The suspect, disarmed and taken into custody by sheriff's deputies minutes after Tuesday's shooting began, has declined to speak with investigators after his parents retained a lawyer and denied authorities permission to interview their son, Bouchard said.
"The person who's got the most insight on motive is not talking," the sheriff told reporters.
Bouchard said he was unaware of any previous run-ins with law enforcement by the suspect, in his second year of high school, adding there was "nothing to suggest that there had been disciplinary issues or problems with him at school".
The bloodshed unfolded around midday in Oxford, Michigan, north of Detroit, as terrified students and teachers taking cover inside the school flooded the county emergency dispatch centre with more than 100 calls for assistance, authorities said.
Bouchard credited swift action by his deputies, who he said arrived on the scene in minutes and moved straight toward the sound of gunshots, with preventing a much higher casualty toll.
They confronted the young suspect advancing down a hallway toward them with a loaded weapon, when he put his hands over his head and surrendered, Bouchard said.

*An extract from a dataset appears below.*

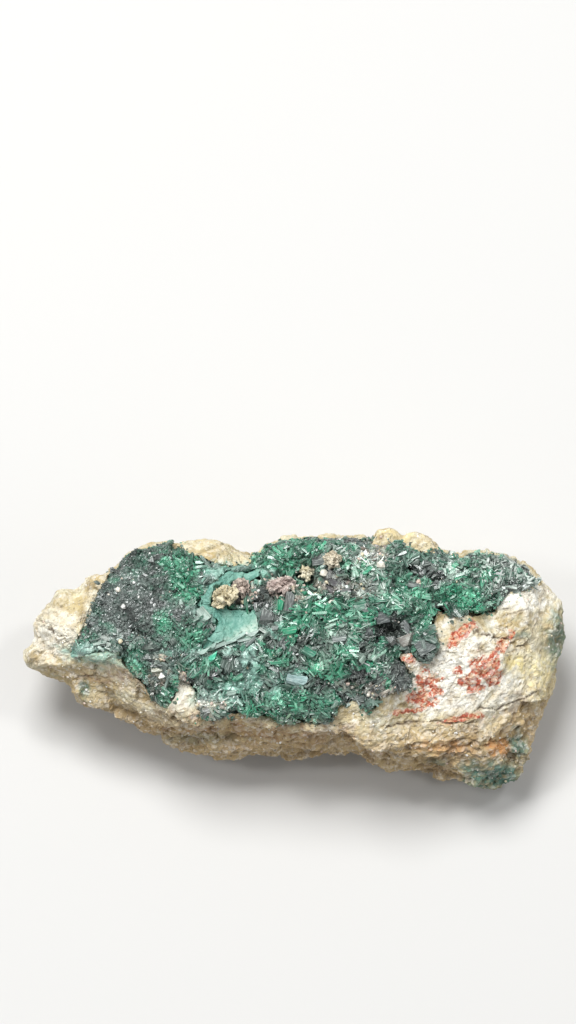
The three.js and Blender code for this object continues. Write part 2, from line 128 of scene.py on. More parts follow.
class Shader:
    def __init__(self, name):
        self.material = bpy.data.materials.new(name)
        self.material.use_nodes = True
        self.tree = self.material.node_tree
        self.tree.nodes.clear()
        self.surface = self.tree.nodes.new("ShaderNodeBsdfPrincipled")
        output = self.tree.nodes.new("ShaderNodeOutputMaterial")
        self.tree.links.new(self.surface.outputs[0], output.inputs["Surface"])
        place = self.node("ShaderNodeTexCoord", output="Object")
        self.place = self.node("ShaderNodeMapping", values={"Vector": place, "Scale": (1000, 1000, 1000)})

    def node(self, kind, settings=None, values=None, output=0):
        made = self.tree.nodes.new(kind)
        for name, value in (settings or {}).items():
            setattr(made, name, value)
        for name, value in (values or {}).items():
            self.fill(made.inputs[name], value)
        return Value(self, made.outputs[output])

    def fill(self, socket, value):
        if isinstance(value, Value):
            self.tree.links.new(value.socket, socket)
        elif isinstance(value, (tuple, list)) and len(socket.default_value) == 4:
            socket.default_value = (*value[:3], 1)
        else:
            socket.default_value = value

    def attribute(self, name, output="Fac"):
        return self.node("ShaderNodeAttribute", {"attribute_name": name}, output=output)

    def noise(self, size, detail=3, roughness=0.6, warp=0.0):
        # size in millimetres
        values = {"Vector": self.place, "Scale": 1 / size, "Detail": detail, "Roughness": roughness}
        return self.node("ShaderNodeTexNoise", values={**values, "Distortion": warp})

    def cells(self, size, feature="F1", output="Distance"):
        values = {"Vector": self.place, "Scale": 1 / size}
        return self.node("ShaderNodeTexVoronoi", {"feature": feature}, values, output)

    def mix(self, share, first, second, kind="MIX"):
        settings = {"data_type": "RGBA", "blend_type": kind}
        return self.node("ShaderNodeMix", settings, {0: share, 6: first, 7: second}, 2)

    def layered(self, colour, layers):
        # each layer is how much of it shows, and its colour
        for share, tint in layers:
            colour = self.mix(share, colour, tint)
        return colour

    def darken(self, colour, share, tone):
        return self.mix(share, colour, self.mix(1.0, colour, tone, "MULTIPLY"))

    def bump(self, height, depth, strength=1.0):
        # depth in millimetres
        values = {"Height": height, "Distance": depth * mm, "Strength": strength}
        return self.node("ShaderNodeBump", values=values)

    def finish(self, **values):
        for name, value in values.items():
            self.fill(self.surface.inputs[name.replace("_", " ")], value)
        return self.material


print("shader helpers ready")


# Relief that repeats itself on every run, worked out for many points at a time. Each pattern has
# its own layout by its salt.
salts = {
    "rock": 40, "bed": 100, "fineBed": 140, "bedCells": 118, "bedDice": 60, "patch": 77, "patchTone": 90,
    "plate": 170, "crystal_laths": 200, "crystal_needles": 240, "crystal_blocks": 280, "crystal_stubs": 320,
    "crystal_rim": 360, "fragments": 400, "dirt": 61,
}


def cellRandom(cells, salt):
    mixed = cells.astype(np.int64) @ np.array([73856093, 19349663, 83492791]) + salt * 7919
    mixed = ((mixed ^ (mixed >> 13)) * 1274126177) & 0xFFFFFFFF
    mixed = ((mixed ^ (mixed >> 15)) * 668265263) & 0xFFFFFFFF
    return ((mixed >> 8) & 0xFFFF) / 0xFFFF


def cellRandoms(cells, salt):
    return np.stack([cellRandom(cells, salt + k) for k in range(3)], 1)


def nearestCells(points, size, salt):
    # the scattered cell that each point belongs to, and how far it is from the next one
    home = np.floor(points / size)
    owner = home.copy()
    nearest = np.full(len(points), np.inf)
    second = nearest.copy()
    for step in itertools.product((-1, 0, 1), repeat=3):
        cells = home + np.array(step)
        reach = np.linalg.norm(points / size - cells - cellRandoms(cells, salt), axis=1)
        closer = reach < nearest
        second = np.where(closer, nearest, np.minimum(second, reach))
        owner = np.where(closer[:, None], cells, owner)
        nearest = np.where(closer, reach, nearest)
    return owner, second - nearest


def facets(points, size, tilt, step, salt):
    # every cell is a small plane with its own slope and level; also gives how close its edge is
    owner, edge = nearestCells(points, size, salt)
    away = points - (owner + cellRandoms(owner, salt)) * size
    slope = cellRandoms(owner, salt + 3) * 2 - 1
    return tilt * (slope * away).sum(1) + step * (cellRandom(owner, salt + 6) * 2 - 1), edge


def softNoise(points, size, octaves=2, seed=0.0):
    return np.array([noise.fractal(p, 0.8, 2.1, octaves) for p in (points / size + seed).tolist()])


def between(values, low, high):
    share = np.clip((values - low) / (high - low), 0, 1)
    return share * share * (3 - 2 * share)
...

The precise sequence of events during the violence remained unclear, but police believe the boy carried the weapon into the school in a backpack, the sheriff said.
Police will ultimately turn over the findings of their investigation to prosecutors, who would decide what charges to bring and whether the suspect would be charged as an adult or a juvenile, the sheriff said.
Three students died in the shooting spree - a 16-year-old boy who succumbed to his wounds en route to a hospital in a patrol car, and two girls, aged 14 and 17, authorities said.
Of the eight others struck by gunfire, seven were students, two of them hospitalised with gunshot wounds to the head.
At least two girls, aged 14 and 17, were described by Bouchard as critically wounded with chest injuries, one of them placed on a ventilator.
A teacher was also treated for a shoulder wound and later discharged.
Undersheriff Michael McCabe said earlier that 15 to 20 rounds were fired during the rampage, which lasted no more than five minutes.
Responding to the shooting, US President Joe Biden said, "my heart goes out to the families enduring the unimaginable grief of losing a loved one".
The latest in a long series of US school shootings will likely fuel debates about gun control and mental health care, with many states allowing easy access to firearms while mental health disorders frequently go untreated.